It’s not your doctor’s fault you can’t get an appointment

5 comments
  1. The article gives two justifications for GPs refusing to switch back to face to face appointments:

    1) Some patients are abusive

    2) GPs have too many patients and many feel stressed

    Neither of those change the fact that they’re drawing a salary for a job that they aren’t doing. You can’t just hide behind a phone because people are mean and you’re stressed, it’s meant to be a customer facing job.

    Sob stories aside, if a GP is refusing f2f appointments that it their decision, so ultimately their fault.

  2. It is actually assuming he’s the GP. He’s paid per person on his roles and he has committed to give them all appointments. If he can’t fit you in, he needs to be less of a greedy fuck and take less money and free it up for the next doctor.

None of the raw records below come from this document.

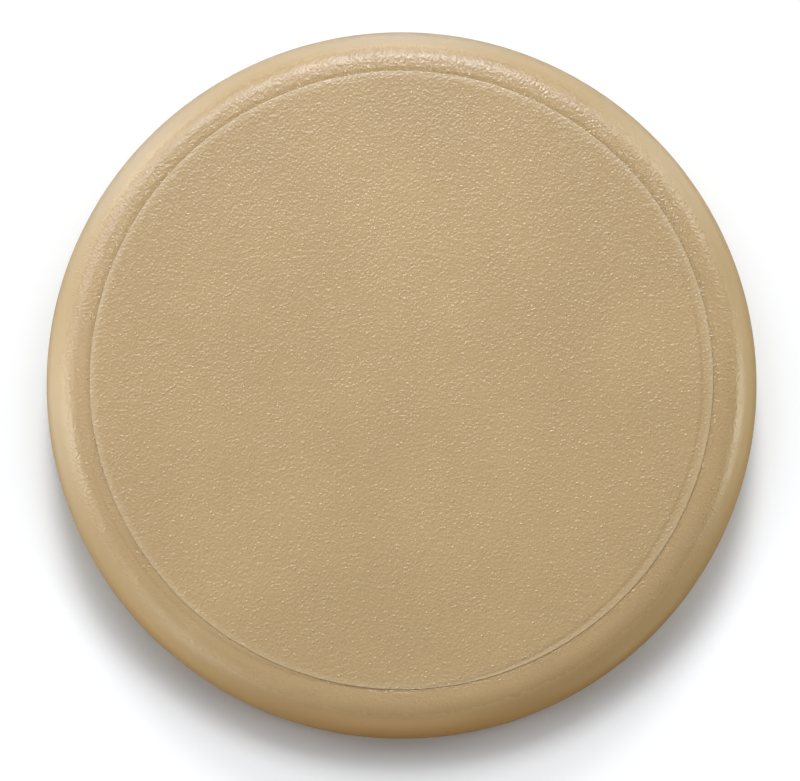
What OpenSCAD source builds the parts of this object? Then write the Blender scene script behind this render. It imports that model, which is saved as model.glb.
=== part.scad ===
// Dealer button: a round, double-sided marker for card games.
// Two moulded half shells close on a steel weight and are welded at the middle plane.
// Each side has a shallow seat with a thin textured face disc glued into it.
// Origin: centre of the underside. +Z points up through the upper face. Millimetres.

/* [Button] */
// Overall diameter
button_d = 50.8; // [48:0.1:80]
// Overall height, from face disc to face disc
button_h = 6.35; // [6:0.05:10]
// Radius that rounds the outer edge on each side
edge_r = 2.5; // [1.8:0.1:2.6]

/* [Face discs] */
// Diameter of a face disc
face_d = 44.45; // [44:0.05:45]
// Thickness of a face disc
face_t = 0.45; // [0.3:0.05:0.6]
// How far a face disc stands above the rim
face_stand = 0.05; // [0.02:0.01:0.1]
// Bevel on a face disc's outer corner
face_bevel = 0.06; // [0.02:0.01:0.1]
// Thickness of the adhesive under a face disc
adhesive_t = 0.1; // [0.05:0.01:0.15]
// Margin between the adhesive's edge and the face disc's edge
adhesive_margin = 0.6; // [0.2:0.1:1.5]

/* [Weight] */
// Diameter of the steel slug
slug_d = 42; // [36:0.5:42]
// Thickness of the steel slug
slug_t = 2; // [1.5:0.1:2]
// Number of locating pins and of holes in the slug
pin_count = 3; // [2:1:6]
// Diameter of a locating pin
pin_d = 3; // [2:0.1:4]

/* [Shells] */
// Wall between a face disc's seat and the pocket for the slug
face_wall = 1.2; // [1:0.1:1.3]
// Number of ribs that hold the slug in each shell
rib_count = 9; // [3:3:12]
// Width of a rib
rib_w = 1.2; // [0.8:0.1:2]

/* [Hidden] */
$fn = 128;

// Fits and small edges
seat_gap = 0.05;        // face disc to seat wall, radial
slug_gap = 0.3;         // slug to pocket wall, radial
hole_gap = 0.15;        // locating pin to slug hole, radial
socket_gap = 0.05;      // locating pin to socket, radial
rib_gap = 0.02;         // rib tip to slug
joint_gap = 0.05;       // tongue to groove, on each side
groove_w = 0.35;        // width of the soft dip between the seat and the rim's crown
groove_depth = 0.012;   // depth of that dip
parting_bevel = 0.06;   // bevel at the parting line, on each shell
slug_bevel = 0.25;      // bevel on the slug's stamped edges

// Radii
button_r = button_d / 2;
face_r = face_d / 2;
seat_r = face_r + seat_gap;
slug_r = slug_d / 2;
pocket_r = slug_r + slug_gap;
pin_r = pin_d / 2;
pin_circle_r = slug_r * 0.6;

// Heights above the middle plane
half_h = button_h / 2;
crown_z = half_h - face_stand;
seat_z = half_h - face_t - adhesive_t;
ceiling_z = seat_z - face_wall;
rib_tip_z = slug_t / 2 + rib_gap;

// The welded joint between the shells
tongue_w = 1.2;
tongue_h = 0.8;
tongue_mid_r = (pocket_r + button_r) / 2 - edge_r / 4;

// Ribs, hub and bosses inside each shell
hub_r = 3.5;
boss_r = pin_r + 1.4;
land_w = 0.8;
pin_reach = rib_tip_z + 0.5;     // how far a pin's tip stands past the middle plane
socket_top_z = pin_reach + 0.15;
pin_tip_bevel = 0.3;

cut = 1;    // how far a cutting shape runs past what it cuts

shell_colour = [0.75, 0.66, 0.5];
face_colour = [0.72, 0.63, 0.47];
adhesive_colour = [0.87, 0.84, 0.74];
steel_colour = [0.6, 0.61, 0.62];

// Places its children with the middle plane at the button's mid height, facing up.
module upper_side() {
    translate([0, 0, half_h]) children();
}

// The same, turned over for the underside.
module lower_side() {
    translate([0, 0, half_h]) mirror([0, 0, 1]) children();
}

// Half of the body's section from the axis outwards, above the middle plane.
module outer_section() {
    difference() {
        union() {
            square([button_r - edge_r, crown_z]);
            square([button_r, crown_z - edge_r]);
            intersection() {
                translate([button_r - edge_r, crown_z - edge_r]) circle(r = edge_r);
                square([button_r, crown_z]);
            }
        }
        seat_section();
        polygon([[button_r - parting_bevel, 0], [button_r + cut, cut + parting_bevel],
                 [button_r + cut, -cut], [button_r - parting_bevel, -cut]]);
    }
}

// The seat for a face disc, and the soft dip that leads into it from the rim's crown.
module seat_section() {
    translate([0, seat_z]) square([seat_r, crown_z]);
    polygon([[seat_r - cut, crown_z - groove_depth], [seat_r, crown_z - groove_depth],
             [seat_r + groove_w, crown_z], [seat_r + groove_w, crown_z + cut],
             [seat_r - cut, crown_z + cut]]);
}

// The pocket that the slug lies in, without its ribs.
module pocket_section() {
    translate([0, -cut]) square([pocket_r, ceiling_z + cut]);
}

// Ring round the axis, between two radii and two heights.
module ring(inner_r, outer_r, low_z, high_z) {
    rotate_extrude()
        translate([inner_r, low_z])
            square([outer_r - inner_r, high_z - low_z]);
}

// Children once for each locating pin.
module at_pins() {
    for (i = [0 : pin_count - 1])
        rotate([0, 0, 360 * i / pin_count])
            translate([pin_circle_r, 0, 0])
                children();
}

// Ribs, hub, land and pin bosses that reach from the pocket's ceiling to the slug.
module slug_supports() {
    support_h = ceiling_z - rib_tip_z;
    ring(pocket_r - land_w, pocket_r + cut / 2, rib_tip_z, ceiling_z + cut / 2);
    translate([0, 0, rib_tip_z]) cylinder(r = hub_r, h = support_h + cut / 2);
    for (i = [0 : rib_count - 1])
        rotate([0, 0, 360 * (i + 0.5) / rib_count])
            translate([hub_r - cut, -rib_w / 2, rib_tip_z])
                cube([pocket_r - hub_r + cut - land_w / 2, rib_w, support_h + cut / 2]);
    at_pins() translate([0, 0, rib_tip_z]) cylinder(r = boss_r, h = support_h + cut / 2);
}

// What the two shells have in common, above the middle plane.
module shell_half() {
    rotate_extrude() difference() {
        outer_section();
        pocket_section();
    }
    slug_supports();
}

// A locating pin with a bevelled tip, which points down through the middle plane.
module locating_pin() {
    rotate_extrude() polygon([
        [0, -pin_reach],
        [pin_r - pin_tip_bevel, -pin_reach],
        [pin_r, -pin_reach + pin_tip_bevel],
        [pin_r, ceiling_z + cut / 2],
        [0, ceiling_z + cut / 2],
    ]);
}

module lower_shell() {
    color(shell_colour) lower_side() {
        shell_half();
        ring(tongue_mid_r - tongue_w / 2, tongue_mid_r + tongue_w / 2, -tongue_h, cut / 2);
        at_pins() locating_pin();
    }
}

module upper_shell() {
    groove_half_w = tongue_w / 2 + joint_gap;
    color(shell_colour) upper_side() difference() {
        shell_half();
        ring(tongue_mid_r - groove_half_w, tongue_mid_r + groove_half_w, -cut, tongue_h + joint_gap);
        at_pins() cylinder(r = pin_r + socket_gap, h = socket_top_z);
    }
}

module weight_slug() {
    slug_half_t = slug_t / 2;
    color(steel_colour) upper_side() difference() {
        rotate_extrude() polygon([
            [0, -slug_half_t],
            [slug_r - slug_bevel, -slug_half_t],
            [slug_r, -slug_half_t + slug_bevel],
            [slug_r, slug_half_t - slug_bevel],
            [slug_r - slug_bevel, slug_half_t],
            [0, slug_half_t],
        ]);
        at_pins() translate([0, 0, -slug_t]) cylinder(r = pin_r + hole_gap, h = 2 * slug_t);
    }
}

// The adhesive layer on a seat, above the middle plane.
module adhesive() {
    translate([0, 0, seat_z]) cylinder(r = face_r - adhesive_margin, h = adhesive_t);
}

module upper_adhesive() {
    color(adhesive_colour) upper_side() adhesive();
}

module lower_adhesive() {
    color(adhesive_colour) lower_side() adhesive();
}

// A face disc on its adhesive, above the middle plane.
module face_disc() {
    translate([0, 0, half_h - face_t]) rotate_extrude() polygon([
        [0, 0],
        [face_r, 0],
        [face_r, face_t - face_bevel],
        [face_r - face_bevel, face_t],
        [0, face_t],
    ]);
}

module upper_face_disc() {
    color(face_colour) upper_side() face_disc();
}

module lower_face_disc() {
    color(face_colour) lower_side() face_disc();
}

lower_shell();
upper_shell();
weight_slug();
lower_adhesive();
upper_adhesive();
lower_face_disc();
upper_face_disc();
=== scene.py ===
"""Looks of the dealer button: two tan moulded shells, a textured disc in each face, and the steel inside.

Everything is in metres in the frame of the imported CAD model, +Z up, with the button lying on z = 0.
Outer sizes come from the CAD nodes' boxes, and the small ones are named below.
"""
import math

import bmesh
import bpy
import numpy as np
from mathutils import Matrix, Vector, noise


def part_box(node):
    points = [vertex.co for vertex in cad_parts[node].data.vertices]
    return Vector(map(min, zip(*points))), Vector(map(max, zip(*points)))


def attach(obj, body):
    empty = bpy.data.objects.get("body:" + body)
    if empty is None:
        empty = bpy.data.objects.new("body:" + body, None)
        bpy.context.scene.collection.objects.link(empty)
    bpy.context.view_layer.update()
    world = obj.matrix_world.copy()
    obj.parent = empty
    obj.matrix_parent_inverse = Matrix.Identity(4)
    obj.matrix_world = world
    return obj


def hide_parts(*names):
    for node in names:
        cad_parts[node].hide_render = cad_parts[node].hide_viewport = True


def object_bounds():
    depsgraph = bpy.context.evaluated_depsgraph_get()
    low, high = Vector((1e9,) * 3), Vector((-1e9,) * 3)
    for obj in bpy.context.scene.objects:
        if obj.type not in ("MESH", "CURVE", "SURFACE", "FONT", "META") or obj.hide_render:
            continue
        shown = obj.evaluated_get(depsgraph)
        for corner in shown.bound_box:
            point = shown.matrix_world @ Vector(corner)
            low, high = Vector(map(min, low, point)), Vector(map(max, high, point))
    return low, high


MM = 0.001

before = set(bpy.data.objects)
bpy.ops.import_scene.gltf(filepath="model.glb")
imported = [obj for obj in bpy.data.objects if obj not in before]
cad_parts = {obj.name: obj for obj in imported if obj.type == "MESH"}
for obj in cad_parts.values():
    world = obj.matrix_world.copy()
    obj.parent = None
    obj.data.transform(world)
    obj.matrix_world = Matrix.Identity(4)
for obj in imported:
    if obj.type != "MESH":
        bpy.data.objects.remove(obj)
cad_low, cad_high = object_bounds()

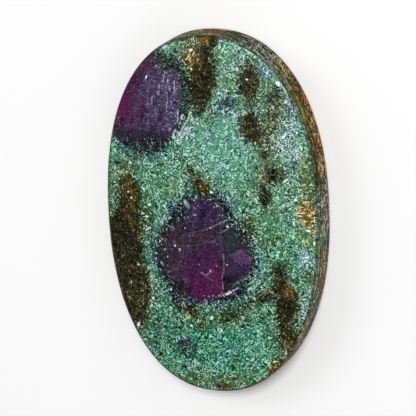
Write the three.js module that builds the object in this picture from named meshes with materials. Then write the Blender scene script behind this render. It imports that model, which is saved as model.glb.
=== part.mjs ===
// A polished oval cabochon of ruby in fuchsite, lying on its flat back.
//
// The stone is one piece: two purple corundum crystals grown in a green chromium mica.
// It is cut as a long oval with a flat back, an upright ground wall and a low dome.
// Millimetres, +Z up out of the dome, +Y along the length, origin at the middle of the back.

import * as THREE from "three";
import { mergeVertices } from "three/addons/utils/BufferGeometryUtils.js";

// Driving dimensions, in millimetres.
const LENGTH = 42; // along Y
const WIDTH = 25.7; // along X
const WALL_HEIGHT = 4.1; // from the back to the edge of the dome
const CROWN = 1.3; // rise of the dome above its edge

// How the cutter finished the edges.
const BACK_BEVEL = 0.3; // the small bevel ground round the back
const SHOULDER = 0.35; // the rounded edge where the wall meets the dome
const SHOULDER_RISE = 0.1; // how far the shoulder climbs above the wall's top

// The outline is a little fuller than an ellipse, and a hand-cut oval is never quite regular.
const FULLNESS = 2.236; // superellipse exponent: 2 is an ellipse
const HAND_CUT = 0.0043; // share by which three faint lobes swell the outline
const HAND_CUT_TURN = THREE.MathUtils.degToRad(59);

// How finely the surface is divided.
const AROUND = 96;
const ALONG_EACH_CURVE = 9;

const HALF_WIDTH = WIDTH / 2;
const HALF_LENGTH = LENGTH / 2;
const DOME_EDGE = HALF_WIDTH - SHOULDER;
const DOME_EDGE_HEIGHT = WALL_HEIGHT + SHOULDER_RISE;
const TOP = WALL_HEIGHT + CROWN;

// Half of the cross-section at the stone's waist: x is the distance from the centre, y the height.
function crossSection() {
  const outline = new THREE.Path();
  outline.moveTo(0, 0);
  outline.lineTo(HALF_WIDTH - BACK_BEVEL, 0);
  outline.lineTo(HALF_WIDTH, BACK_BEVEL);
  outline.lineTo(HALF_WIDTH, WALL_HEIGHT - SHOULDER);
  outline.quadraticCurveTo(HALF_WIDTH, WALL_HEIGHT, DOME_EDGE, DOME_EDGE_HEIGHT);
  // The dome leaves its edge at a gentle slope and arrives level at the crown.
  outline.bezierCurveTo(DOME_EDGE * 0.74, TOP - CROWN * 0.36, DOME_EDGE * 0.4, TOP, 0, TOP);
  return outline.getPoints(ALONG_EACH_CURVE);
}

// A signed power, which turns a circle's sine and cosine into a superellipse's.
function fuller(value) {
  return Math.sign(value) * Math.abs(value) ** (2 / FULLNESS);
}

// Moves a point of the round body to its place in the oval one.
// The bevel, shoulder and dome edge keep their width all round, and the dome gets a long spine.
function placeInOval(point) {
  const reach = Math.hypot(point.x, point.y);
  const turn = Math.atan2(point.y, point.x);
  const share = reach / HALF_WIDTH;
  const lengthways = reach + (HALF_LENGTH - HALF_WIDTH) * share * (2 - share);
  const lobes = 1 + HAND_CUT * (Math.cos(3 * turn - HAND_CUT_TURN) - lobeAtEnds(turn));
  point.x = reach * fuller(Math.cos(turn)) * lobes;
  point.y = lengthways * fuller(Math.sin(turn)) * lobes;
}

// What the lobes add at the four ends of the axes, so that they leave LENGTH and WIDTH as stated.
function lobeAtEnds(turn) {
  const along = Math.cos(turn) * Math.cos(HAND_CUT_TURN);
  const across = -Math.sin(turn) * Math.sin(HAND_CUT_TURN);
  return along + across;
}

function stoneBody() {
  const round = new THREE.LatheGeometry(crossSection(), AROUND);
  round.rotateX(Math.PI / 2);
  round.deleteAttribute("uv");
  round.deleteAttribute("normal");
  const body = mergeVertices(round, 1e-4);
  const position = body.getAttribute("position");
  const point = new THREE.Vector3();
  for (let i = 0; i < position.count; i += 1) {
    point.fromBufferAttribute(position, i);
    placeInOval(point);
    position.setXYZ(i, point.x, point.y, point.z);
  }
  body.computeVertexNormals();
  return body;
}

const polishedStone = new THREE.MeshStandardMaterial({
  color: new THREE.Color(0.3, 0.52, 0.42),
  roughness: 0.25,
  metalness: 0,
});

const cabochon = new THREE.Mesh(stoneBody(), polishedStone);
cabochon.name = "ruby_fuchsite_cabochon";

const stone = new THREE.Group();
stone.add(cabochon);

export default stone;
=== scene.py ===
# %% [markdown]
# # Ruby in fuchsite: a polished oval cabochon
#
# The object is one piece of rock, cut and polished by a lapidary into a long oval with a
# flat back, an upright ground wall and a low dome. Two purple corundum crystals sit in a
# felt of green chromium mica, with dark rims round the crystals and patches of
# rust-stained brown mica.
#
# The CAD model gives the cut shape and its size. This script makes the same shape again
# with a finer mesh, works out which mineral lies where, and gives each mineral its look.

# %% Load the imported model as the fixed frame
import math

import bpy
import numpy as np
from mathutils import Matrix, Vector


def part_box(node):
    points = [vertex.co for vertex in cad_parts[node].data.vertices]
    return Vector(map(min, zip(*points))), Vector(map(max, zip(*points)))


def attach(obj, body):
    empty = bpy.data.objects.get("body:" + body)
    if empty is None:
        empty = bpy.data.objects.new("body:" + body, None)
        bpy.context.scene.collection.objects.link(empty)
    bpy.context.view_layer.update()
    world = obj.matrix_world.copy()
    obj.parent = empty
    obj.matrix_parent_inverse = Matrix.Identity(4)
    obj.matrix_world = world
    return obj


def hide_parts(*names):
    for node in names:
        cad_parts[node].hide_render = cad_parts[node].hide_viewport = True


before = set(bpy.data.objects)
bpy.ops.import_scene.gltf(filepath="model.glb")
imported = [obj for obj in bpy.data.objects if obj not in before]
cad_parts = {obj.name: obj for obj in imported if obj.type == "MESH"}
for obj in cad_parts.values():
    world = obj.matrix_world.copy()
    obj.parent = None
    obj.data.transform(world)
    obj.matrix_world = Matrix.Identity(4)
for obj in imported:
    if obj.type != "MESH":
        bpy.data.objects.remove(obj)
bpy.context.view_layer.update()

MM = 0.001
NODE = "ruby_fuchsite_cabochon"
stone_low, stone_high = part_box(NODE)
LENGTH = stone_high.y - stone_low.y
WIDTH = stone_high.x - stone_low.x
TOP = stone_high.z
print(f"stone {WIDTH / MM:.1f} x {LENGTH / MM:.1f} x {TOP / MM:.1f} mm")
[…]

  3. Well, the way I see it, as GP clinics are businesses contracted to supply GP services to the NHS, so the buck stops with them if for what ever reason if they can’t for fill those obligations.

    It might not be your actual doctors fault, but it is the fault of the organisation that they work for.

  4. Doctors in the UK took 10-15 years to setup basic IT systems in their surgeries so people could make online appointments, that was a looming big red flag signaling its disarray. The contracts are all a complicated mess as well. Simply make all surgeries private, then let them claim money back from the government or let people rebate the cost of care like many other countries do. Money lost if you don’t turn up.

  5. As someone who has twice had the same condition escalate until it cost the NHS and economy (and me) far more time and money to treat than it should have I’m afraid my experience has been the GPs need to not be their own bosses or doing any management and admin as if they were business owners.

    I had what should have been a simple cancer diagnosis drawn out over 4 months because a GP just wanted to prescribe antibiotics on the basis of an econsult and photos. Then of course it turns more serious and a couple of months on urgent referral led to surgery another 6 weeks later. Then, with an infected surgery scar – when antibiotics were actually the answer – nothing. Not even an appointment. So it went until it was bad enough for A&E (borderline sepsis) and that’s everyone (except the GP) in a far worse position for fixing things and the capacity taken up than it should have been.

    GPs are gatekeepers to the rest of the system but they don’t seem to always be doing the best job of it.